Farming today is an occupation that demands a combination of hard and dedicated work, an enormous amount of creativity, a high level of organization, an astute business sense and, not least of all, tenacity. A farmer I know remarked a few weeks ago that it used to be that “we put a seed in the ground, it grew, and we ate it”. No longer does it appear to be so simple. In order to stay afloat farmers today have to consider an ever-growing list of tasks to be part of their job description. For most small farmers, there are no marketing or accounting departments, no shipping or distribution departments, no management or production teams. Mom and pop and, with luck, the kids, do all of it themselves.
“Diversify!” seems to be the command of the day for small farmers as well as Wall Street investors. With wildly fluctuating markets for meat and commodities often determined by events on the other side of the world, investing all of one’s time and money in infrastructure suitable for producing one product leaves one at the mercy of trade regulations, unpredictable weather, price fluctuations, a fickle market, etc. “Not putting all our eggs in one basket has enabled us to continue on the farm” says Diana. The number of occupations that they sustain on the farm is a bit mind-numbing for someone like me who finds juggling a less significant number of activities challenging at times. Here is their annual “To Do” list: maple syrup, 600 acres of their own farm plus rental acreage in cultivation and pasture, 100–200 head of grass-fed beef cows (Gelphie x Belgium Blue, which apparently produce leaner meat than skinless chicken), pigs (new this year), several acres of vegetable garden, attending farmers markets, baking, canning, cooking, and managing/staffing an on-farm store. Oh, and somehow maintaining family relationships.

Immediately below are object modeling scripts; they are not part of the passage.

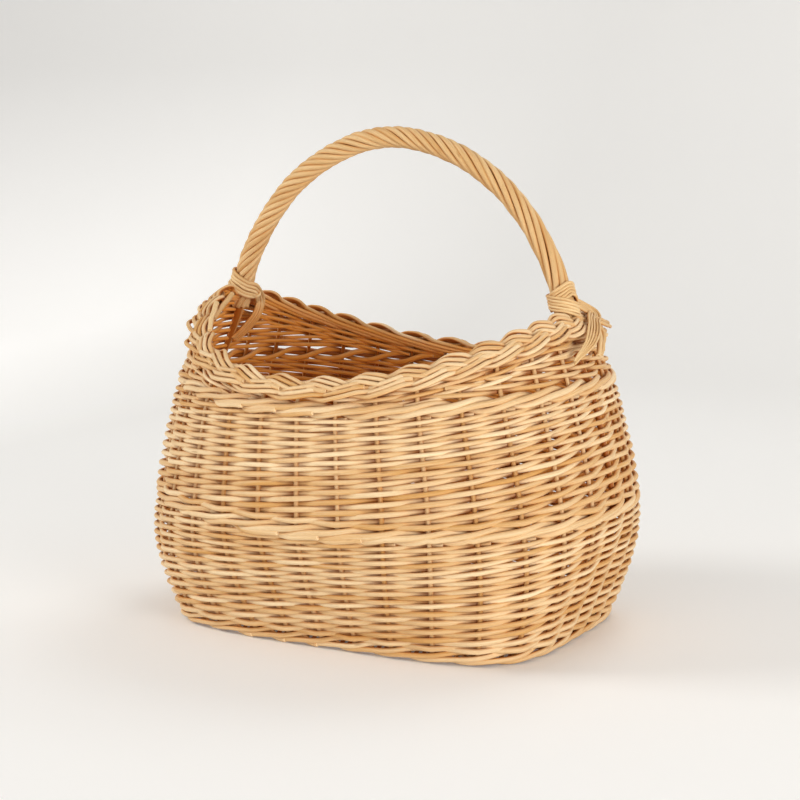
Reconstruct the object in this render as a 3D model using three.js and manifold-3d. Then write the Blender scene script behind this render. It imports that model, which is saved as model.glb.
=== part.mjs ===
// Peeled willow basket: an oval shopping basket that stands on a rectangular base,
// with a saddle-shaped plaited border and a roped bow handle lashed to its raised ends.
// Millimetres, +Z up. The origin is on the ground under the middle of the basket.
// The handle spans X, and the long sides face -Y and +Y.

import * as THREE from "three";
import { mergeVertices } from "three/addons/utils/BufferGeometryUtils.js";
import Module from "manifold-3d";

const wasm = await Module();
wasm.setup();

// Plan of the wall's middle, where the stakes stand. A squareness of 2 is an ellipse.
const baseLength = 350;
const baseWidth = 252;
const baseSquareness = 4.25;
const waistLength = 428;
const waistWidth = 342;
const waistSquareness = 2.4;
const rimLength = 344;
const rimWidth = 276;
const rimSquareness = 2.1;

// How the wall bends between those plans: 1 is straight, more keeps it full for longer.
const flarePower = 1.35;
const endLeanPower = 1.45;
const sideLeanPower = 4.8;

// Heights on the long sides, and how far the ends stand above them.
const waistHeight = 111;
const waistRise = 8;
const topWaleHeight = 213;
const topWaleRise = 12;
const rimRise = 51;

// Rods, by diameter.
const stakeDiameter = 4.4;
const weaverDiameter = 3.8;
const waleRodDiameter = 4.6;
const baseStickDiameter = 6.4;
const bowDiameter = 8.2;
const bowTipDiameter = 5.2;
const ropingRodDiameter = 4.9;
const lashingRodDiameter = 2.9;

// Counts.
const stakePlaces = 32;
const ropingRods = 8;
const lashingRods = 3;
const lashingTurns = 2;

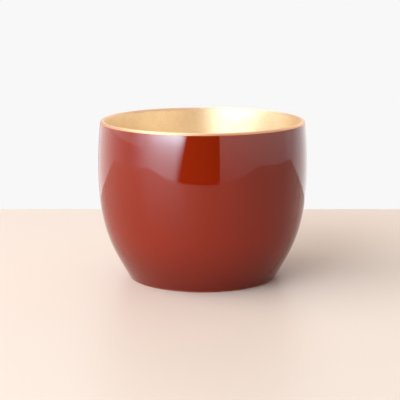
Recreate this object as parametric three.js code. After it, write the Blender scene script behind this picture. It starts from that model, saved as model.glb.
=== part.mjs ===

The above-mentioned store — Coutts Country Flavours — deserves a bit of a plug here. Now in its third year, Diana says that business is picking up as people become more aware of it. Located on their farm (about 10 minutes south of Perth), it offers a myriad of products, from a wide range of frozen meats (beef, pork, lamb, chicken, turkey, bison, emu, and elk), to Diana’s preserves (sweetened with maple syrup), to ready-to-eat meals (made with ingredients from the farm), and the products of many other local farmers (see list above). Animals are bought directly from farmers and taken by the Coutts straight to a 5-star abattoir in Yarker. They pick up the vacuum-packed meat with their mobile freezer unit and bring it back to the store. Everything they do seems carefully thought out to produce unique, value-added and wide-ranging quality products. Whatever they don’t produce themselves is sourced as locally as possible. Diana is always seeking new producers/growers who can supply product to meet growing customer demands, and she is adamant about paying them what they need to make a profit.
It didn’t used to be that farmers also had to be public educators. Today it seems that this is now another important challenge for farmers to tackle in order to develop a clientele of local buyers, numerous enough and willing to pay what good food is really worth. When people think only in dollars it is hard to compete with box store food prices. But isn’t it a question of values, and about choice? Why do we so often seem to value our cars, computers, booze and cigarettes more than the food that literally builds our bodies and keeps us alive?
I wonder how many people appreciate the magnitude of sheer work that lies behind the smiling faces of the farmers we see in “buy local” campaigns. Perhaps everyone who eats should have to spend time working on a farm just to get a sense of it! I don’t suggest that we show pictures of dour and tired-looking farmers instead, but rather that we somehow understand the reality of what it takes to produce food. An awareness of the special breed of people that steps up to the task, as well as the value of their service to us, needs to become part of the popular zeitgeist. Tough questions are being asked about the future of farming… which also translates to the future of our food. These questions need popular attention and deep consideration. Given the rate at which small farms are disappearing, the dwindling number of young people who view farming as a viable occupation, the challenges that peak oil and climate change present to the earth’s capacity to feed its people, and the current dependence on fossil fuels to transport our food, we need to ask ourselves where our food will come from and who will be growing it in 20–50 years’ time.
Berry Pie
1 pint McGrath’s raspberries (or any other berries)
2 Tbsp corn starch or flour
½ cup Coutts amber maple syrup
Pastry
2 cups flour
½–2/3 cup lard or butter chilled
1 tsp vinegar and a few tsp of cold water
Mix flour and lard/butter with fingers until mix is crumbly. Sprinkle vinegar mixture on top and mix with a fork. Add enough to be able to form a ball.
Divide pastry in half and roll out two balls. Cover the bottom of 9” pie plate. Add berry mix. Cover with other half of pastry. Pinch pastry ends together. Cook at 350 for about 55 minutes.